While I don’t have the patience to make rolled cookies, and I stubbornly refuse to allow pre-sweetened cereal into my house, I do make her molasses cookie recipe every Christmas season.* (See end of essay for recipe.) I send some to my aunt and uncle and my boy cousins, give some to our neighbors and to my girls’ teachers. I make sure my mom has a stash in her freezer as well. Even though I triple, sometimes quadruple the recipe, I always seem to come up short.  Somehow I am lacking my grandmother’s gift of never running out.

But even though my cookie supply is not endless, at times it can be plentiful. Last fall, there was a lot going on in my life.  One indication of this was that my counter teemed with baked goods.  Much to my family’s delight, I experimented with a number of new cookie recipes. My favorite discovery was a dense, rich brownie made with black beans.*  I toted these brownies all over town and made the recipients try to guess the “secret” ingredient. No one got it, but one creative participant guessed “breast milk.”

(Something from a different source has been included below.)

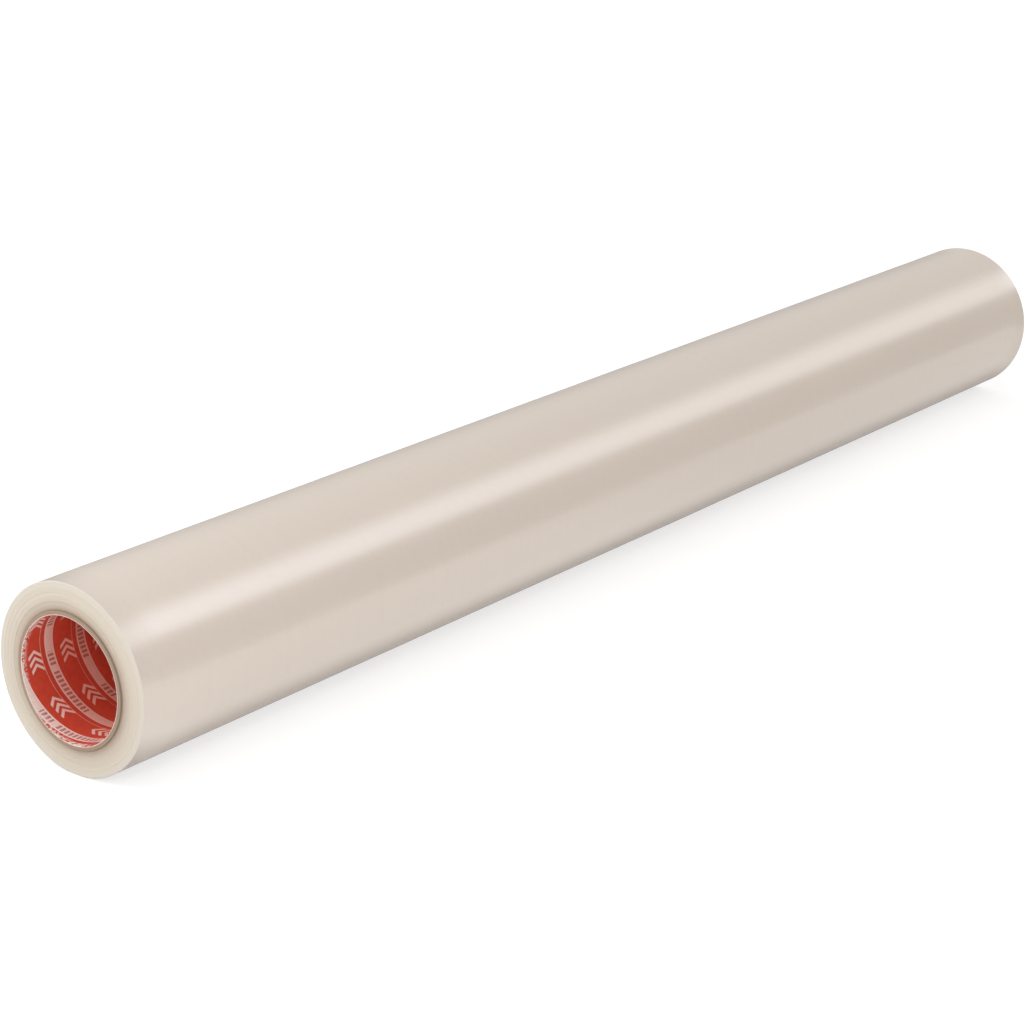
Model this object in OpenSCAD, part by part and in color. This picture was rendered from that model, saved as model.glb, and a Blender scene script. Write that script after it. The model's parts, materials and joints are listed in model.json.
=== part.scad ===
// Roll of clear protective film, wound on a board core with a printed paper lining.
// It lies on its side. The core's axis runs along Y, with the near end at -Y.
// The origin is under the middle of the roll, on the surface that it rests on.

/* [Film] */
// Width of the web, from one end of the wound film to the other
web_width = 1000; // [300:10:1600]
// Length of film on the roll
film_length = 100000; // [25000:1000:160000]
// Thickness of the film
film_thickness = 0.05; // [0.03:0.005:0.08]
// Share of the wound ring that is film, the rest being air held between the turns
winding_fill = 0.98; // [0.9:0.01:1]

/* [Core] */
// Bore of the lined core, which takes a three-inch mandrel
core_bore = 76.2; // [50:0.1:152.4]
// Thickness of the printed paper that lines the bore
liner_thickness = 0.3; // [0.1:0.05:1]
// Wall of the board tube round the lining
board_wall = 2.4; // [1:0.1:10]
// Length of core that stands out past the film at each end
core_overhang = 1.5; // [0.5:0.5:20]
// Bevel round the outer edge of each end of the board tube
core_bevel = 0.4; // [0.1:0.05:0.8]

/* [Turns] */
// Groups of turns that show as separate rings on each end of the film
turn_groups = 16; // [6:1:24]
// Difference in width between one group and the next, as a share of their mean
group_variation = 0.45; // [0:0.05:0.8]
// Furthest that the web wandered sideways while the first turns were wound
web_wander = 0.25; // [0:0.05:0.8]
// Times that the web wandered to and fro between the core and the outside
wander_waves = 3.5; // [0.5:0.5:8]
// How soon that wander dies away, from evenly at 1 to almost at once at 4
wander_settling = 2; // [1:0.5:4]
// Furthest that a single group of turns slipped sideways by itself
group_slip = 0.06; // [0.01:0.01:0.2]
// Width of the ring of outer turns whose edges are worn round
rim_width = 1; // [0.4:0.1:4]
// Depth that the outermost turn's edges are worn back
rim_wear = 0.6; // [0:0.05:1.5]
// Groups of turns in that worn ring
rim_groups = 4; // [2:1:8]
// Place of the film's free end round the roll, clockwise from the top at the near end
tail_angle = 235; // [200:5:340]

/* [Rest] */
// Width of the flat that the roll's own weight presses on its underside
rest_flat = 12; // [10:1:24]

/* [Hidden] */
$fn = 180;

board_bore_r = core_bore / 2 + liner_thickness;
core_r = board_bore_r + board_wall;
core_length = web_width + 2 * core_overhang;

// The film's volume for each unit of width is the area of the wound ring
ring_area = film_length * film_thickness / winding_fill;
film_r = sqrt(core_r * core_r + ring_area / PI);
axis_height = sqrt(film_r * film_r - rest_flat * rest_flat / 4);
underside_angle = 180;

// Each group's share of the ring follows a turn that never comes back to where it began
golden_turn = 137.5;
group_shares = [for (i = [0 : turn_groups - 1]) 1 + group_variation * sin(golden_turn * i)];
function sum_of_first(list, n) = n == 0 ? 0 : list[n - 1] + sum_of_first(list, n - 1);
all_shares = sum_of_first(group_shares, turn_groups);
rim_start = film_r - rim_width;
inner_radii = [for (i = [0 : turn_groups - 1])
    core_r + (rim_start - core_r) * sum_of_first(group_shares, i) / all_shares];
rim_radii = [for (i = [0 : rim_groups]) rim_start + rim_width * i / rim_groups];
radii = concat(inner_radii, rim_radii);
last_group = len(radii) - 2;

// The web settled as the roll grew, so its wander dies away towards the outside
function way_out(r) = (r - core_r) / (film_r - core_r);
function wander(r) = web_wander * pow(1 - way_out(r), wander_settling)
    * sin(360 * wander_waves * way_out(r));
// The groups of the worn ring follow its curve and have no slip of their own
function slip(i) = i < turn_groups ? group_slip * cos(golden_turn * i) : 0;
// The worn rim is round, like a quarter of an ellipse
function into_rim(r) = max(0, (r - rim_start) / rim_width);
function wear(r) = rim_wear * (1 - sqrt(1 - into_rim(r) * into_rim(r)));
function group_middle(i) = (radii[i] + radii[i + 1]) / 2;
function aside(i) = wander(group_middle(i)) + slip(i);

// A group that lies aside moves both edges of the web the same way, and wear shortens both
near_edge = [for (i = [0 : last_group]) for (r = [radii[i], radii[i + 1]])
    [r, web_width / 2 + aside(i) - wear(group_middle(i))]];
far_edge = [for (i = [last_group : -1 : 0]) for (r = [radii[i + 1], radii[i]])
    [r, -web_width / 2 + aside(i) + wear(group_middle(i))]];

// Puts a piece that is drawn upright round Z where it lies, with its top end nearest
module laid_down() {
    translate([0, 0, axis_height])
    rotate([90, 0, 0])
    children();
}

// The space past the film's free end, where the surface is one film lower. It runs round to the
// underside, where the turn below comes up level in the flat that the roll's weight presses.
module space_past_tail() {
    spare = 1;
    sector_step = 15;
    outside = 2 * film_r;
    linear_extrude(height = web_width + 2 * (web_wander + group_slip + spare), center = true)
    difference() {
        polygon(concat([[0, 0]], [for (a = [underside_angle : sector_step : tail_angle - sector_step / 2])
            outside * [sin(a), cos(a)]], [outside * [sin(tail_angle), cos(tail_angle)]]));
        circle(r = film_r - film_thickness);
    }
}

module wound_film() {
    color([0.86, 0.82, 0.76])
    difference() {
        laid_down()
        difference() {
            rotate_extrude() polygon(concat(near_edge, far_edge));
            space_past_tail();
        }
        translate([-film_r, -web_width, -film_r])
        cube([2 * film_r, 2 * web_width, film_r]);
    }
}

module core_tube() {
    end = core_length / 2;
    color([0.74, 0.68, 0.58])
    laid_down()
    rotate_extrude()
    polygon([
        [board_bore_r, -end],
        [core_r - core_bevel, -end],
        [core_r, -end + core_bevel],
        [core_r, end - core_bevel],
        [core_r - core_bevel, end],
        [board_bore_r, end],
    ]);
}

module core_liner() {
    color([0.72, 0.16, 0.11])
    laid_down()
    difference() {
        cylinder(r = board_bore_r, h = core_length, center = true);
        cylinder(d = core_bore, h = 2 * core_length, center = true);
    }
}

wound_film();
core_tube();
core_liner();
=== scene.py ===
"""Roll of clear protective film on a lined board core, drawn round its solid model."""

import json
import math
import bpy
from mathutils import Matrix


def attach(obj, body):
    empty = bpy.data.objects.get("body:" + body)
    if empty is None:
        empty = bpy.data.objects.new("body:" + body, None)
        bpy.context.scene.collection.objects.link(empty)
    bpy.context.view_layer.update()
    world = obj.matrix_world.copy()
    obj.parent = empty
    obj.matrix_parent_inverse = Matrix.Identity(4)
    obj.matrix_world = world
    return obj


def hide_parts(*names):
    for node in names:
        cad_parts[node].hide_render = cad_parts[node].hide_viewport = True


bl_info = {
    "name": "Protective Film Roll",
    "version": (1, 0, 0),
    "blender": (4, 5, 0),
    "location": "3D View > Sidebar > Film Roll",
    "description": "Winds a roll of clear film on a board core with a printed paper lining",
    "category": "Add Mesh",
}

import bmesh
import bpy
import numpy as np
from mathutils import Matrix, Vector

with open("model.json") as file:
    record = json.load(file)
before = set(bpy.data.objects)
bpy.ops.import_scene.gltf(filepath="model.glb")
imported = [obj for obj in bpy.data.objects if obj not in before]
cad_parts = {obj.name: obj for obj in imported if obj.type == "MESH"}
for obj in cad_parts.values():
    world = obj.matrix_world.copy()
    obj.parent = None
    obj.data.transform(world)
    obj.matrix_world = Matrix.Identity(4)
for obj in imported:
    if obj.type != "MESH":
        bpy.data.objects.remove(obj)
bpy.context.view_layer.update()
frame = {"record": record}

BORE = next(mount for mount in frame["record"]["mounts"] if mount["name"] == "core_bore")
BORE_R = BORE["dims"]["r_mm"] / 1000
CORE_LENGTH = BORE["dims"]["length_mm"] / 1000
AXIS_HEIGHT = BORE["pos_m"][2]
BODY = "root"
WINDING = "Wind Profile"
MM = 0.001
SAME_PLACE = 0.001 * MM


# Sizes and colours that a user may change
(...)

Although I found the black bean brownie recipe online by accident, the best place to find really good cookie recipes is in old church cookbooks, the kind cobbled together and printed as a fundraising effort for new Eucharist banners or to replace the worn out organ pipes that wheeze and hiss during the Benediction. Although most of my church cookbooks are from the midwest, my favorite recipe comes from a collection called People Cooking for People put together by Bethel Lutheran Church in Cupertino, California.

The original recipe is for raisin bars. A layer of cooked raisin filling between a crumbly oatmeal, butter, sugar, flour mixture. The raisin filling was too rich for my taste, and stuck to the bottom of the pan as it cooked so the cleanup required more labor than actually making the bars. During apple season, I substituted an Asian pear/applesauce mixture that I’d made from fruit gathered at a local orchard. On days I was feeling the high-pitched hum of anxiety chasing me, I also added a layer of quick and easy salt caramel sauce, the recipe torn from a magazine.*  For me, a mouthful of this concoction, eaten straight from the pan with a fork (because I-am-only-going-to-have-one-bite) was pretty close to heaven. Immediately, the stress hum was chased away by a chorus of angels.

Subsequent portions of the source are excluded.